Lincoln Park Middle School was on display Monday for one of the education world's most influential people.

Randi Weingarten, president of the national teachers union American Federation of Teachers, visited the Duluth school to hear about two programs it has undertaken to better serve and connect to its students and their families. The efforts — building a more neighborhood-centered school and sending teachers out into the homes of students — are gaining ground as a way to help kids learn by ensuring they are ready to do it, with basic needs met and more comfort with the educational system.

During a gathering of school employees, community members and other visitors, Weingarten lauded the Duluth school district for being ahead of the curve, with Myers-Wilkins Elementary, then Grant, beginning community school work in 1998.

For years in education, she said, accountability and testing were the focus.

"Now, people get (that) we actually have to engage children's well-being before we can engage powerful learning," Weingarten said. "And you really have to have teachers who know what they are doing and you have to really work hand-in-glove with the community in a real way, that people feel in their heart."

Community schools often offer health, mental and social services, after-school programs and family nights, and work to build relationships with kids and their families. The at-home teacher visits also are about relationships, and attempt to remove apprehension about schools and zero in on each student. Lincoln Park has been in the process of becoming a community school for a few years, and began at-home visits this school year.

Lincoln Park Principal Brenda Vatthauer said the movements "show we care."

An advocate for such holistic educational practices, Weingarten also was in Minnesota to visit St. Paul schools and hear about their own, similar efforts. The following are excerpts from a brief conversation with Weingarten, a New York resident and longtime labor leader, attorney and educator.

Thoughts on neighborhood schools:

"The community school model is an important strategy for focusing on your children's well-being. When half of your kids in public education are below the poverty line, shame on us if we don't actually start focusing on what helps level the playing field for equity and opportunity.

"You can't just talk about excellence without actually building that ladder of opportunity."

On home visit programs:

"(They) are a really important mode of creating trust with parents and opening the relationship pathways in a much deeper way between parents and schools. At the end of the day if a school is not viewed as safe and welcoming to parents, kids are not going to thrive. They are not going to find joy."
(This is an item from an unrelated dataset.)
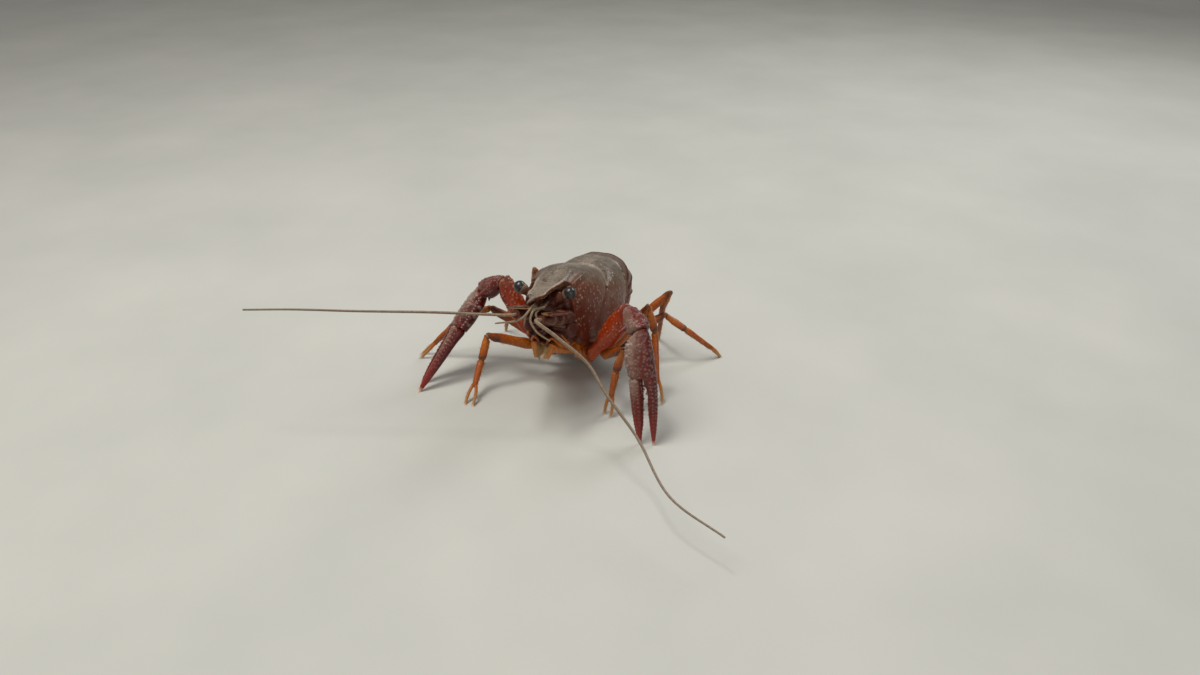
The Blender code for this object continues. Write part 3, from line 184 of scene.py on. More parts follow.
# Teeth of the fixed finger, the moving finger and the palm's mesial margin: (share, height, radius)
FIXED_TEETH = [(0.47, 0.3, 0.34), (0.54, 0.42, 0.4), (0.63, 0.28, 0.3), (0.73, 0.22, 0.26)]
FIXED_TEETH += [(0.52 + 0.034 * k, 0.12, 0.17) for k in range(14)]
MOVING_TEETH = [(0.5, 0.34, 0.36), (0.585, 0.26, 0.3), (0.68, 0.22, 0.26)]
MOVING_TEETH += [(0.52 + 0.034 * k, 0.12, 0.16) for k in range(14)]
MARGIN_TEETH = [(0.07 + 0.027 * k, 0.34, 0.27) for k in range(12)]
# Spines of the arm and wrist: (share of the length, angle from the mesial side, height, radius)
ARM_SPINES = [(0.87, 70, 0.9, 0.5), (0.8, 118, 0.6, 0.42), (0.62, -40, 0.45, 0.36), (0.72, -58, 0.5, 0.38)]
ARM_SPINES += [(0.84, -50, 0.6, 0.42), (0.7, -132, 0.45, 0.36), (0.83, -124, 0.6, 0.4)]
CARPUS_SPINES = [(0.62, 0, 1.5, 0.85), (0.7, -58, 0.7, 0.5), (0.74, 52, 0.5, 0.42), (0.5, 36, 0.4, 0.36)]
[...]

On the appointment of Betsy DeVos by President Donald Trump to lead the Department of Education, pending Senate approval. (DeVos, a philanthropist from Michigan, is known for her advocacy of school choice and voucher programs, which use state money to send kids to private schools):

"For the first time in my life, public school is under an existential threat. We have a president who doesn't seem to understand or care about public schooling as an institution for our democracy, or as an institution for the well-being and development of skills and knowledge of our population of Americans. (DeVos) is the most anti-public education nominee since the department was established. The only strategy she seems to believe in is one that dismantles and discards and disables public schools.

"Using that strategy (vouchers) has not actually helped in Michigan. It has made things worse both for kids who have gone on to for-profit charters as well as kids who have stayed in public schools, particularly in high-need areas ... Now is even more important than probably any other time in my professional life to lift up what works in public schools."